Breakfast in the morning at the hotel saw a meeting of Who-is-Who in African studies – both diasporic Africans, home-based Africans and European and American researchers. It was indeed a wonderful gathering. In addition, I had a chance to reconnect with one of the most promising diasporic Hausa African Studies experts – Musa Ibrahim.
Musa is based in Ghana. He travelled there through South Africa and Japan, ending up in Bayreuth, Germany, where he obtained his doctorate. We met at Leipzig in 2018, and I collected his CV with the hope of getting him employed in our Information and Media Studies department, Bayero University Kano. However, the university was not interested. Before you knew it, he was grabbed by the University of Florida, Gainesville, where he spent about three years before getting another appointment at the University of Ghana. Such rich and varied experience would have been valuable to us in Kano, but the parochialism of our university system did not factor in multidisciplinarity.

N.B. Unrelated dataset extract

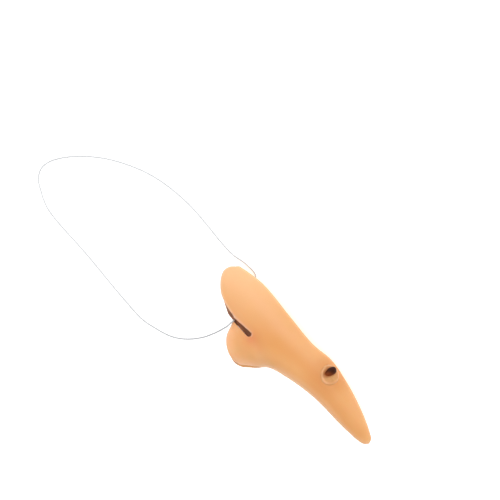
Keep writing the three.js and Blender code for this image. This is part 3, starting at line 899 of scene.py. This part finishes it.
def wart_tip(place):
    """An oblong bean of dark paint, lumpy like a dried drop, seated in the pad."""
    middle, forward, upward, out = (np.array(v) for v in place)
    long_way = math.cos(TIP_TURN) * forward + math.sin(TIP_TURN) * upward
    cross_way = -math.sin(TIP_TURN) * forward + math.cos(TIP_TURN) * upward
    seat = middle + TIP_FORWARD * forward + TIP_UP * upward + TIP_SEAT * out
    rows, around = 64, 80
    polar = np.linspace(0, math.pi, rows + 2)[1:-1][:, None]
    turn = np.linspace(0, 2 * math.pi, around, endpoint=False)[None, :]
    u = np.cos(polar) + 0 * turn
    girth = np.sin(polar) ** 0.8
    v = girth * np.cos(turn)
    w = girth * np.sin(turn)
    lump = 1 + 0.05 * np.sin(2.3 * u + 1) * np.cos(2 * turn) + 0.04 * np.sin(5 * u + 2.1 * v)
    fatter = 1 + 0.14 * u
    a = TIP_LENGTH / 2 * u
    b = TIP_WIDTH / 2 * (v * lump * fatter + 0.12 * (u ** 2 - 0.5))
    c = TIP_HEIGHT * w * lump * (1 + 0.06 * u)
    grid = seat + a[..., None] * long_way + b[..., None] * cross_way + c[..., None] * out
    ends = [grid[-1].mean(0) - 0.02 * MM * long_way, grid[0].mean(0) + 0.02 * MM * long_way]
    points = np.vstack((grid.reshape(-1, 3), ends))
    made = new_object("wart_dark_tip", points, closed_faces(rows, around))
    thin = 0.75 * (1 - u) / 2 + 0.45 * (1 - v) / 2
    mark(made.data, "thin", np.concatenate((thin.ravel(), (1, 0))))
    mark(made.data, "foot", np.concatenate(((1 - soft_step(w, 0.05, 0.4)).ravel() * 0.8, (0.8, 0.5))))
    return made


# The elastic

ELASTIC_SIDES = 24
ELASTIC_SPACING = 0.14 * MM
STRANDS = 6
STRAND_TURN = 2.4 * MM
# Painted shade on the elastic's ends, where they lie in the slits.
SLIT_SHADE_ENDS = (3 * MM, 6 * MM)
GREYING_RUN = (4 * MM, 160 * MM)


def slit_ends(skin_tree, side, turn, shift):
    """Where one slit's knot sits, and how the elastic goes from it out through the slit."""
    mouth, end = slit_line(side)
    inwards = (end - mouth) / np.linalg.norm(end - mouth)

    def at(from_mouth, height):
        x, z = mouth + inwards * from_mouth
        forward, upward = skin_directions(skin_tree, x, z, side)
        out = upward.cross(forward).normalized()
        return np.array(on_side(skin_tree, x, z, side)) + (0, side * height / abs(out.y), 0)

    centre = at(KNOT_FROM_MOUTH, -WALL - FIT_GAP - KNOT / 2)
    start = centre + (0, side * (KNOT / 2 + FIT_GAP), 0)
    threads = [start, at(0.9 * KNOT_FROM_MOUTH, 0.2 * ELASTIC)]
    return centre @ turn.T + shift, [p @ turn.T + shift for p in threads]


def tube(name, path, diameter, sides, knotted=False):
    """A round braided tube along a path. Its strands cross in two sets, one over the other."""
    ahead = np.gradient(path, axis=0)
    ahead /= np.linalg.norm(ahead, axis=1, keepdims=True)
    across = np.empty_like(ahead)
    first = np.cross(ahead[0], (0, 0, 1.0))
    across[0] = first / np.linalg.norm(first)
    for i in range(1, len(path)):
        kept = across[i - 1] - ahead[i] * (across[i - 1] @ ahead[i])
        across[i] = kept / np.linalg.norm(kept)
    beside = np.cross(ahead, across)
    angles = np.linspace(0, 2 * math.pi, sides, endpoint=False)[None, :]
    run = np.concatenate(((0,), np.cumsum(np.linalg.norm(np.diff(path, axis=0), axis=1))))[:, None]
    turned = 2 * math.pi * run / STRAND_TURN
    left = 0.5 + 0.5 * np.cos(STRANDS * angles + turned)
    right = 0.5 + 0.5 * np.cos(STRANDS * angles - turned)
    strand = np.maximum(left, right)
    radius = diameter / 2 * (0.9 + 0.1 * strand)
    ends = np.minimum(run, run[-1] - run)
    radius = radius * np.sqrt(np.clip(1 - (1 - np.clip(ends / (0.4 * diameter), 0, 1)) ** 2, 0.02, 1))
    grid = path[:, None] + radius[..., None] * (
        np.cos(angles)[..., None] * across[:, None] + np.sin(angles)[..., None] * beside[:, None])
    rows = len(path)
    points = np.vstack((grid.reshape(-1, 3), path[-1:], path[:1]))
    made = new_object(name, points, [tuple(reversed(f)) for f in closed_faces(rows, sides)])
    # The strands' crowns, lightest in the finish; between them it is greyer as painted shade.
    mark(made.data, "strand", np.concatenate((strand.ravel(), (0.5, 0.5))))
    # Painted shade where the elastic lies in the slits, and all over the knots.
    in_slit = np.ones_like(ends) if knotted else 1 - soft_step(ends, *SLIT_SHADE_ENDS)
    mark(made.data, "shaded_in_slit", np.concatenate((np.repeat(in_slit, sides), (1, 1))))
    # Greyer along the first stretch of the path.
    greying = 1 - soft_step(run, *GREYING_RUN)
    mark(made.data, "greying", np.concatenate((np.repeat(greying, sides), (0, 1))))
    return made


def knot(name, centre, to_elastic):
    """An overhand knot pulled small, with its end cut short. It starts where the elastic leaves it."""
    up = to_elastic - centre
    reach = np.linalg.norm(up)
    up = up / reach
    side = np.cross(up, (0.3, 1, 0.2))
    side /= np.linalg.norm(side)
    face = np.cross(side, up)
    scale = 0.3 * MM
    turn = np.linspace(math.pi + 0.5, 3 * math.pi - 0.5, 44)
    x = np.sin(turn) + 2 * np.sin(2 * turn)
    y = -(np.cos(turn) - 2 * np.cos(2 * turn))
    z = -1.35 * np.sin(3 * turn)
    loops = centre + scale * (x[:, None] * side + y[:, None] * up + z[:, None] * face)
    tail = [centre + 1.9 * MM * side + 1.0 * MM * up, centre + 1.3 * MM * side + 0.95 * MM * up]
    lead = [centre + 0.8 * reach * up - 0.1 * MM * side, to_elastic]
    path, _ = even_path(np.vstack((tail, loops, lead)), ELASTIC_SPACING)
    return tube(name, path, 0.9 * ELASTIC, ELASTIC_SIDES, knotted=True)


# Ground and light

def ground():
    half = 6
    corners = [(-half, -half, 0), (half, -half, 0), (half, half, 0), (-half, half, 0)]
    floor = new_object("ground", corners, [(0, 1, 2, 3)])
    floor.data.materials.append(white_ground())


def soft_box(name, place, size, power):
    """A square light that faces the nose."""
    light = bpy.data.lights.new(name, "AREA")
    light.size = size
    light.energy = power
    made = bpy.data.objects.new(name, light)
    made.location = place
    made.rotation_mode = "QUATERNION"
    made.rotation_quaternion = (-Vector(place)).to_track_quat("-Z", "Y")
    bpy.context.scene.collection.objects.link(made)


def studio():
    world = bpy.data.worlds.new("studio")
    world.use_nodes = True
    background = world.node_tree.nodes["Background"]
    background.inputs["Color"].default_value = (1, 1, 1, 1)
    background.inputs["Strength"].default_value = 0.45
    bpy.context.scene.world = world
    soft_box("key", (-0.45, 1.05, 0.95), 1.0, 8)
    soft_box("top", (-0.3, -0.2, 1.5), 1.6, 7.5)
    soft_box("fill", (0.9, 0.15, 1.3), 1.2, 7)
    bpy.context.scene.view_settings.view_transform = "Standard"


# Putting it together

def build():
    add_camera()
    skin, inside = outer_skin(), hollow()
    skin_tree, inside_tree = surface_tree(skin), surface_tree(inside)
    shell = nose_shell(skin, inside, skin_tree, inside_tree)
    turn, shift = laying_down(corners_of(shell.data))
    place = wart_frame(skin_tree)
    pad, tip = wart(skin_tree, place), wart_tip(place)
    for made in (shell, pad, tip):
        set_corners(made.data, corners_of(made.data) @ turn.T + shift)

    elastic_finish = white_elastic()
    right_knot, right_ends = slit_ends(skin_tree, -1, turn, shift)
    left_knot, left_ends = slit_ends(skin_tree, 1, turn, shift)
    path, length = even_path([*right_ends, *ELASTIC_ROUTE, *left_ends[::-1]], ELASTIC_SPACING)
    cord = tube("elastic_loop", path, ELASTIC, ELASTIC_SIDES)
    knots = [knot("knot_right", right_knot, right_ends[0]), knot("knot_left", left_knot, left_ends[0])]
    finish_piece(cord, elastic_finish, "white_elastic", "elastic_cord")
    for made, node in zip(knots, ("elastic_knot_right", "elastic_knot_left")):
        finish_piece(made, elastic_finish, "white_elastic", node)
    finish_piece(shell, flesh_vinyl(), "flesh_vinyl", "nose_shell")
    finish_piece(pad, wart_vinyl(), "wart_vinyl", "wart")
    finish_piece(tip, dark_gloss(), "dark_gloss", "wart_tip")
    ground()
    studio()


build()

The following day saw dinner at Muhsin’s house, and this time, Umma Aliyu, originally from Bauchi, joined us. Umma now lives and teaches in Germany at the University of Hamburg (after her studies at Leipzig). Like Muhsin, she also teaches Hausa at Hamburg, where she took over from Joe McIntyre (Malam Gambo), who retired some time ago. During dinner, we brainstormed the idea of two book projects – which, for me, was one of the significant takeaways from ECAS9.
Muhsin, Abdalla and Musa at ECAS9, Cologne
The first book project would be tentatively titled “Hausa Studies in European Diaspora: Experiences and Perspectives.” This will be a collection of chapters written by Hausawa living and working permanently in various European universities, either teaching Hausa or other disciplines. The objective is to demonstrate how internationalised Hausa scholarship is. We started with about five in Germany alone.
The second book project would be a post-Boko Haram narrative. So far, the Boko Haram literature has focused on the human disaster of the insurgency – virtually all books written were from the governance, security and disaster perspectives. Yet, much success has been and is being recorded in the war against terror in the form of surrenders, deradicalisation and reintegration. Yet, no one is looking at this. Using ethnographic field data, the book project will provide another side of the war on terror in Nigeria. We were excited and promised to work on various draft proposals before embarking on the works, which we hope will be completed by 2025.
The Conference’s overwhelming focus on the multidisciplinarity of African Studies was an eye-opener—no room or time for a narrow perspective on scholarship. No one cares about what your degrees are in – what matters is what you are bringing to the table NOW and how it impacts the knowledge economy of African societies and contribute to the decolonisation narrative.
For me, Cologne is a Return to Forever – the beginning of an endless loop of research and investigation.
My deepest thanks to Muhsin for being such an excellent, graceful host.